Wildfire smoke from the Pacific Northwest will likely try to push into the northern half of Alabama thanks to northwest flow tomorrow.  It will likely make the sky hazy.  I doubt the concentration of smoke will produce extremely poor air quality, but it could produce a vivid sunset tomorrow.  Smoke could linger across the area Saturday too.   If you take a picture of it, submit it on the WBRC First Alert Weather App. so, we can share it on tv.

This weekend is looking hot and humid and the coverage of rain each afternoon will be around 30%.   Just remember to go indoors if you hear rumbles of thunder or see lightning. 

Our next big thing is the chance to see increasing rain chances early next week thanks to a cold front moving into our area.  Monday’s rain chance has increased to 40% with highs in the lower 90s.  Tuesday could be our wettest day due to a cold front moving into the state.  We will likely trend drier and hotter for the remainder of next week.  We could see highs in the low to mid 90s starting next Wednesday with only a 20% chance for isolated pop-up storms.

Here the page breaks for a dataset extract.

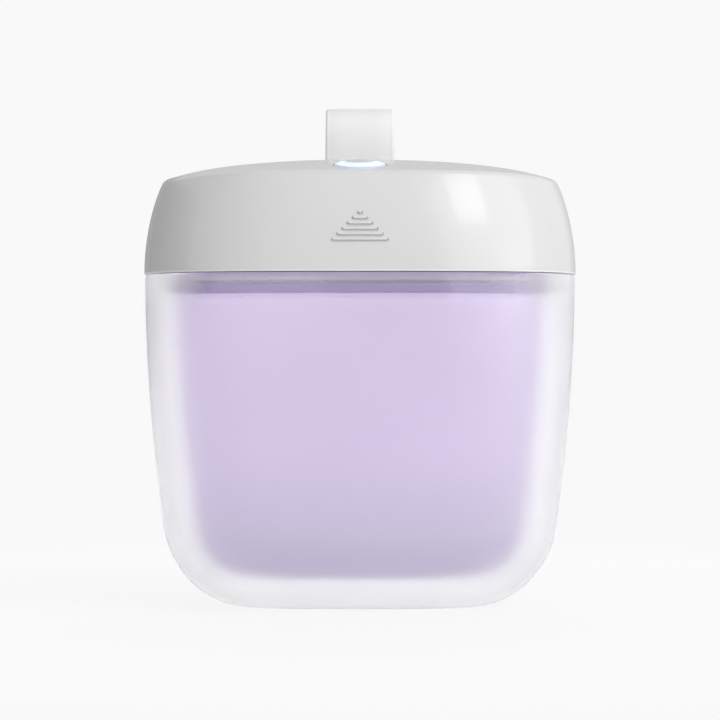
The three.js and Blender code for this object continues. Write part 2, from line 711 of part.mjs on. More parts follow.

Watching a system over the Southeast that is forecast to move into the Atlantic over the next couple of days.  The National Hurricane Center is forecasting that this low could become a tropical depression or storm in the next five days as it moves over the open waters.  The chance for development remains low at 30%.  It won’t have any impact on our weather, but it is something to watch along the east coast of Florida and the Georgia coastline. The rest of the Atlantic remains quiet.